I’m now re-reading Isabel Kliegman’s book, Tarot and the Tree of Life, in which she goes to great lengths to examine the psychology of need and fulfillment as displayed in the scenic “narrative vignette” of the RWS 6 of Pentacles. She dives deeply into Smith’s image, but it isn’t until she reaches the very end of the passage that she begins to make sense to me when she explores the idea of “necessary sacrifice” as implied by the sixth sephira on the Tree of Life, Tiphareth, the sphere of the “sacrificed god.” She suggests that we can never achieve the pinnacle of success unless we are willing to give up something else that may be holding us back, an allusion to the material encumbrances signified by the aphorism “You can’t take it with you.”
For me, therefore, the legitimate meaning of this card becomes “Success, but at what cost?” The price exacted by success may be equal to or greater than the advantage gained, so deciding to pursue it becomes a cost/benefit proposition. That hidden cost could be considered the “shadow side” of the 6 of Pentacles. Something of value may have to be shed to aspire to something else of greater perceived worth. It does not necessarily denote an embarrassment of riches that we should give away in order to make ourselves feel more noble, as the RWS image would have us believe; it can also reflect cumbersome “dead weight” that must be divested to lighten the load that burdens us. No matter how “grounded” it might make us feel, we can’t walk on water in a pair of lead boots. We could say that the “Lord of Expansion” works hand-in-hand with the “Lord of Contraction” in the 6 of Pentacles.

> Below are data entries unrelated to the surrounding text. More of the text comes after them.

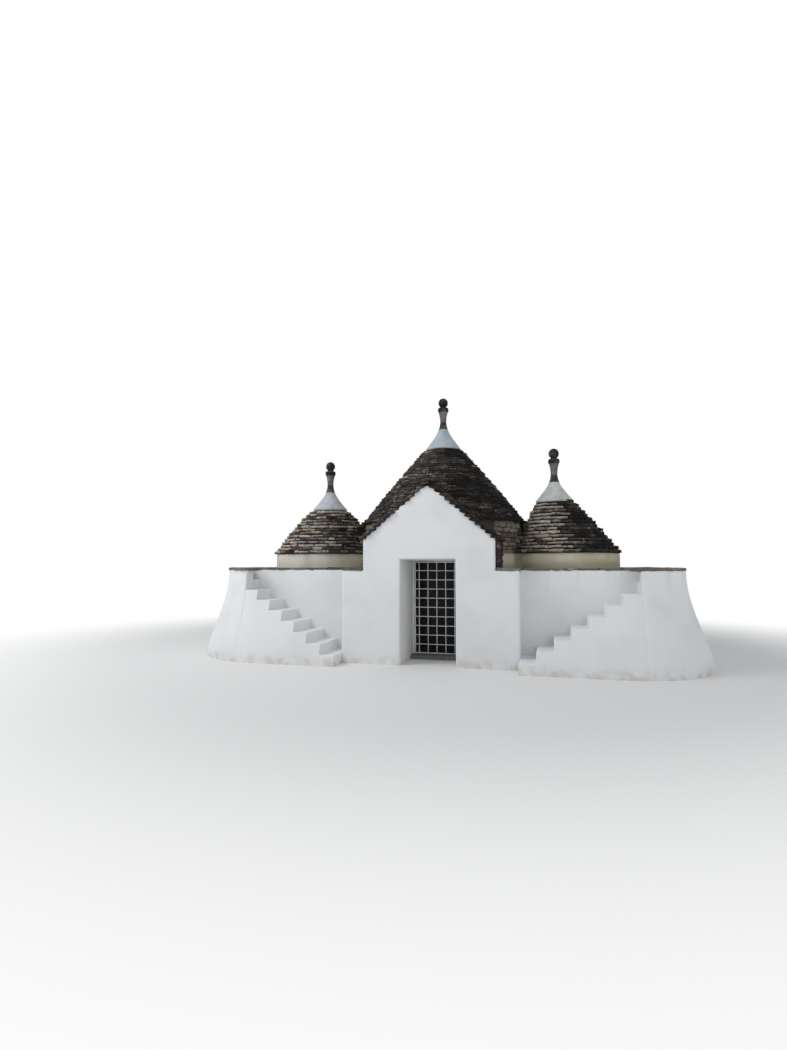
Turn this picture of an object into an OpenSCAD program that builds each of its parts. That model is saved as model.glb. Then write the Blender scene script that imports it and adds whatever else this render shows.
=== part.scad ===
// Small trullo house.
// A thick whitewashed wall mass with rounded, flaring ends carries three dry-stone
// cones. A gabled bay holds the deep doorway, and a flight of steps is let into the
// front on each side of it. Inside are a round room and two alcoves under domes.
// Origin: middle of the plan, on the ground. X runs to the right, Y to the back, Z up.
// All lengths are millimetres.

/* [Wall mass] */
// Length of the house between the feet of its end walls
house_l = 9300; // [9000:50:10500]
// Depth of the house between the feet of its front and rear walls
house_d = 5300; // [5200:50:6000]
// Radius of the rounded corners at the foot
corner_r = 1600; // [1400:50:1700]
// How far the foot of a wall flares out beyond its top edge
foot_flare = 400; // [200:20:450]
// Shape of the flare, small for a short foot and large for a long one
flare_shape = 0.8; // [0.6:0.05:1.2]
// Height of the wall mass under its coping
ledge_h = 1620; // [1560:20:1740]
// Thickness of the coping slabs
coping_t = 50; // [30:5:80]
// Width of the coping slabs
coping_w = 320; // [200:10:400]
// How far a coping slab oversails the wall face
coping_lap = 20; // [5:5:40]

/* [Stairs] */
// Number of steps in front of the end wall
step_count = 7; // [5:1:7]
// Height of one step
step_h = 180; // [160:5:200]
// Depth of one tread
step_d = 270; // [220:10:290]
// Start of the flight, from the middle of the house
stair_start = 1540; // [1400:20:1600]
// How far the wall behind the flight stands back from the face of the bay
stair_w = 500; // [420:10:560]
// Width of the last step behind the parapet
top_step_w = 250; // [200:10:300]

/* [Entrance bay] */
// Width of the bay
bay_w = 2300; // [2100:50:2500]
// Front face of the bay, from the middle of the house
bay_front = 2200; // [2150:10:2300]
// Height of the top of the gable
gable_top = 3080; // [2900:20:3200]
// Slope of the gable
gable_slope = 40; // [36:1:42]
// Radius of the rounded gable top
gable_r = 180; // [80:10:240]
// Thickness of the gable wall
gable_t = 450; // [300:10:500]
// Thickness of one course of the bay roof
bay_course_t = 62; // [40:2:80]
// Courses on one slope of the bay roof
bay_courses = 14; // [8:1:16]
// Share of its thickness that a course shows at its inner edge
bay_course_tuck = 0.45; // [0.3:0.05:0.6]
// How far the bay roof oversails the sides of the bay
bay_roof_lap = 60; // [40:5:80]
// Set-back of the bay roof from the gable face
bay_roof_set = 50; // [20:10:120]
// Width of the doorway
door_w = 980; // [900:20:1060]
// Height of the doorway
door_h = 1820; // [1760:10:1900]
// Height of the masonry between the doorway and the drum over it
lintel_h = 120; // [100:10:160]

/* [Rooms] */
// Offset of the middle cone from the middle of the house
main_x = -120; // [-160:10:0]
// Offset of the middle cone to the back
main_y = 100; // [0:10:160]
// Radius of the middle room
room_r = 1250; // [1200:10:1300]
// Radius of the right alcove
right_alcove_r = 650; // [620:10:680]
// Radius of the left alcove
left_alcove_r = 800; // [760:10:820]
// Thickness of the right end wall at its top
right_wall_t = 1260; // [1200:10:1280]
// Thickness of the left end wall at its top
left_wall_t = 830; // [800:10:870]
// Width of the arched passages
arch_w = 840; // [760:20:900]
// Height of the crown of the arches
arch_h = 1720; // [1660:20:1780]
// Width of the dressed stone on each side of an arch
arch_jamb = 100; // [80:10:120]
// Thickness of the floor slabs
floor_t = 50; // [30:5:55]
// Height of the threshold
threshold_h = 60; // [55:1:65]
// Depth of the threshold in front of the door
threshold_d = 250; // [150:10:400]

/* [Drums and domes] */
// Thickness of the masonry of the middle drum
drum_t = 350; // [320:10:380]
// Top of the middle drum
drum_top = 2550; // [2450:20:2600]
// Thickness of the masonry of the side drums
side_drum_t = 320; // [300:10:340]
// Top of the side drums
side_drum_top = 1940; // [1900:10:1980]
// Thickness of a ring of the corbelled domes
dome_t = 190; // [170:10:210]
// Rings of a dome
dome_rings = 12; // [10:1:14]
// Roundness of the domes, 1 for a straight cone
dome_shape = 0.9; // [0.85:0.01:1]
// Height of the stones that close a cone over its dome
crown_h = 60; // [40:5:80]

/* [Stone cones] */
// Foot radius of the middle cone
cone_foot_r = 1655; // [1640:5:1700]
// Top of the middle cone
cone_top = 4160; // [4000:20:4400]
// Courses of the middle cone
cone_courses = 30; // [20:1:32]
// How far a side cone oversails its drum
side_cone_lap = 15; // [5:5:50]
// Height of the right cone
right_cone_h = 1050; // [1000:10:1200]
// Height of the left cone
left_cone_h = 990; // [950:10:1100]
// Courses of a side cone
side_courses = 15; // [12:1:18]
// Lean of the top of the right cone towards the middle
right_lean = 210; // [100:10:230]
// Radius at the top of each cone
cone_head_r = 350; // [330:10:380]
// Roundness of the middle cone, 1 for straight
cone_shape = 0.95; // [0.85:0.01:1]
// Roundness of the left cone, 1 for straight
left_shape = 0.82; // [0.75:0.01:1]
// Roundness of the right cone, 1 for straight
right_shape = 0.95; // [0.85:0.01:1]
// How far a course stands in or out of the line of its cone
course_play = 7; // [0:1:10]

/* [Caps and pinnacles] */
// Radius of the plaster caps at their lip
cap_r = 335; // [300:5:345]
// Height of the middle plaster cap
cap_h = 410; // [300:10:440]
// Height of the side plaster caps
side_cap_h = 370; // [300:10:420]
// Height of the upright lip of a cap
cap_lip = 45; // [30:5:60]
// Hollowness of the sides of a cap, 1 for straight
cap_shape = 1.7; // [1.2:0.1:2]
// Radius of a pinnacle at its foot
pinnacle_r = 98; // [80:2:110]
// Radius of the waist of a pinnacle
waist_r = 68; // [50:2:75]
// Radius of the disc under the ball
disc_r = 116; // [100:2:130]
// Radius of the ball
ball_r = 104; // [90:2:115]
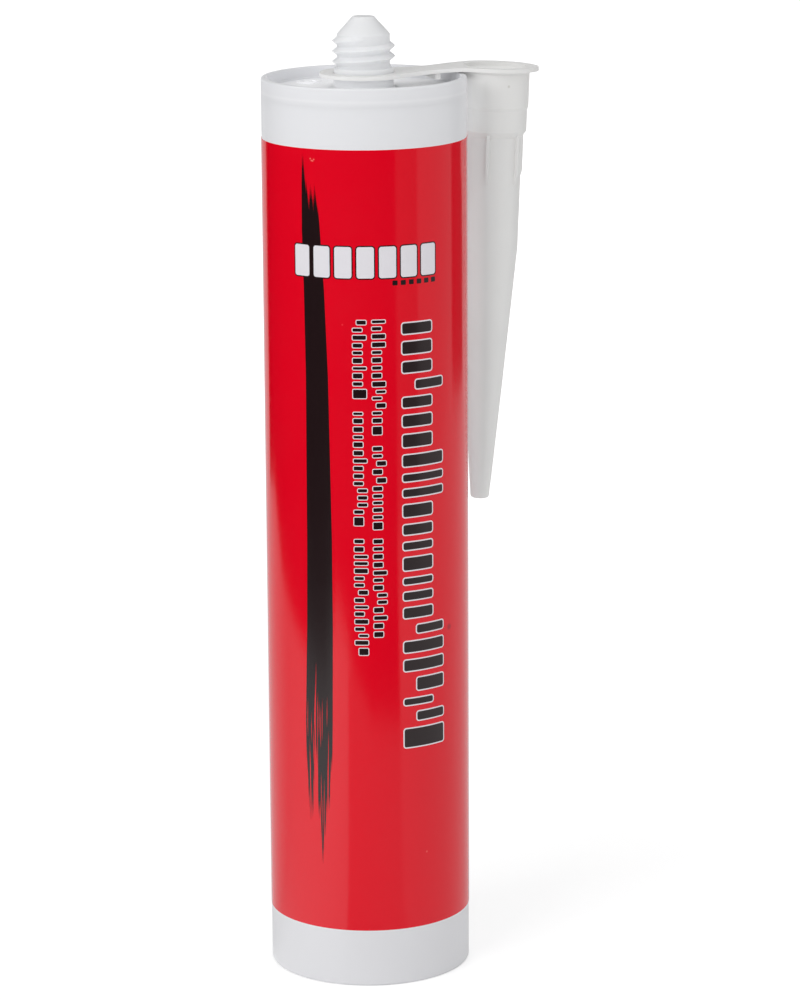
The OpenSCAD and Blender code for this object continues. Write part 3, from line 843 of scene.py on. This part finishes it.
def newMirrored(name, points, faces, grey):
    # seen in reflections, but casts no shade and takes no light
    material, tree, shader = newMaterial(name + "Felt")
    feed(shader, {"Base Color": (grey, grey, grey), "Roughness": 1.0, "Specular IOR Level": 0.0})
    obj = newSurface(name, points, faces, material)
    obj.visible_camera = False
    obj.visible_diffuse = False
    obj.visible_transmission = False
    obj.visible_shadow = False


def makeSheet(name, sheet, steps):
    first, last = sheet["edge"][0][0], sheet["edge"][-1][0]
    outer, level = sheet["outer"], sheet["level"]
    points = []
    for k in range(steps + 1):
        azimuth = first + (last - first) * k / steps
        for r, z in ((between(sheet["edge"], azimuth), level), (outer, level), (outer, sheet["rise"])):
            points.append(tuple(roundSpot(azimuth, 0, r, (0, 0, z))))
    faces = [(3 * k + i, 3 * k + i + 1, 3 * k + i + 4, 3 * k + i + 3) for k in range(steps) for i in (0, 1)]
    newMirrored(name, points, faces, sheet["grey"])


def makeBoard(name, board):
    corners = [tuple(roundSpot(board[side], 0, board["distance"], (0, 0, board[level])))
               for side, level in (("from", "low"), ("to", "low"), ("to", "high"), ("from", "high"))]
    newMirrored(name, corners, [(0, 1, 2, 3)], board["grey"])


def makeRoom():
    # white where the camera, a mirror or something clear looks at it, and a soft light for all else
    world = bpy.data.worlds.new("room")
    scene.world = world
    world.use_nodes = True
    tree = world.node_tree
    path = tree.nodes.new("ShaderNodeLightPath").outputs
    seen = mathNode(tree, "MAXIMUM", path["Is Camera Ray"], path["Is Glossy Ray"])
    seen = mathNode(tree, "MAXIMUM", seen, path["Is Transmission Ray"])
    rest = mathNode(tree, "MULTIPLY", mathNode(tree, "SUBTRACT", 1.0, seen), studioLook["roomLight"])
    feed(tree.nodes["Background"], {"Color": (1.0, 1.0, 1.0), "Strength": mathNode(tree, "ADD", seen, rest)})


for name, values in lamps.items():
    placeLamp(name, **values)
makeFloor()
for name, sheet in sheets.items():
    makeSheet(name, sheet, studioLook["sheetSteps"])
for name, board in boards.items():
    makeBoard(name, board)
makeRoom()
scene.view_settings.view_transform = "Standard"
print("studio set")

The Tarot de Marseille 6 of Coins shows a bountiful harvest, not yet past its prime and ready for gathering. As the rural idiom goes, “Time’s a-wastin’,” and the situation may be only a hair’s breadth away from decline. If you’ve been planning on doing something, do it now! The Thoth 6 of Disks is a close cousin to the TdM card, both visually and literally. Crowley’s title, “Success,” neatly captures the essence of the Six in the world of commerce and finance: an economic engine hitting on all cylinders. The RWS 6 of Pentacles, on the other hand, confuses the issue with the aforementioned notions of charity and generosity. While the opportunity to exercise those virtues may be a collateral benefit of amassing wealth beyond one’s immediate needs, they have little to do with the primary urge to succeed for its own sake. Waite’s notion of “gift-giving” is entirely foreign to that of the achievement of material gratification which lies at the heart of the original idea.
As I see it, Earth is the least outgoing of the elements, and the Six is one of its more self-absorbed expressions. It may be productive in its own way but it is neither effusive nor magnanimous toward others as a matter of course. Like Hotel California, it is “programmed to receive;” it’s all about collecting the well-earned fruits of one’s labor, so income with no corresponding outgo is suggested. To be fair, it is less anal about its fixation than the RWS 4 of Pentacles as it is more confident about getting its due than paranoid about clinging to wealth at all costs. But there is also no implied pursuit of social responsibility through “balancing the ledger.” The concept of altruism is entirely contrary to a card whose true calling is making money hand-over-fist, not passing it out, no matter how discriminating the judgment of the man with the scales appears to be. Imparting to it the kind of sentimentality that Smith attempts merely muddies the water when we should be looking for a windfall from our own efforts (with the caveat that there is “no free lunch”).
Crowley’s abbreviation is good enough for me; what we do with such success is beyond the scope of this card, and I don’t draw any conclusions along those lines from the image when it shows up in a spread. Besides, who wants to be told they should part with their hard-earned cash? On the other hand, I might be convinced that the 6 of Pentacles implies receiving a legacy or inheritance, and that the querent could perhaps anticipate a financial bonanza from someone else’s misfortune if other cards in the reading support the idea of a mixed blessing. Waite says the 4 of Pentacles conveys a bequest, not the Six, but I would argue that the man in that card has already obtained his estate and is more concerned about keeping it. I can see opportunity in the down-to-earth 6 of Pentacles as readily as impending affluence, and I’m more apt to point my sitters at the old Smith-Barney slogan by telling them that, when it shows up, they could be well-positioned to make their money the old-fashioned way, by “earning it.”
Although you wouldn’t know it from the modern addiction to money and power, success brings with it a moral obligation to rightly apply its largess to our purpose in life, and that can include making a sober assessment of “How much is too much?” We may have our head in the clouds, mesmerized by visions of attainment, but our feet could still be mired in the clinging muck that we must scrape from our shoes before we can ascend unimpeded to that “mansion on the hill.” I’m reminded of the prize-fighter’s analogy of “reaching our fighting weight.” We must whittle away everything that doesn’t contribute to our goal. Consider the words that Irving Stone put into the mouth of Michelangelo Buonarroti in The Agony and the Ecstasy: to carve a statue of a horse from a block of marble, we simply remove everything that isn’t “horse.” The measure of success is how elegantly — and with how little wasted effort — we accomplish this.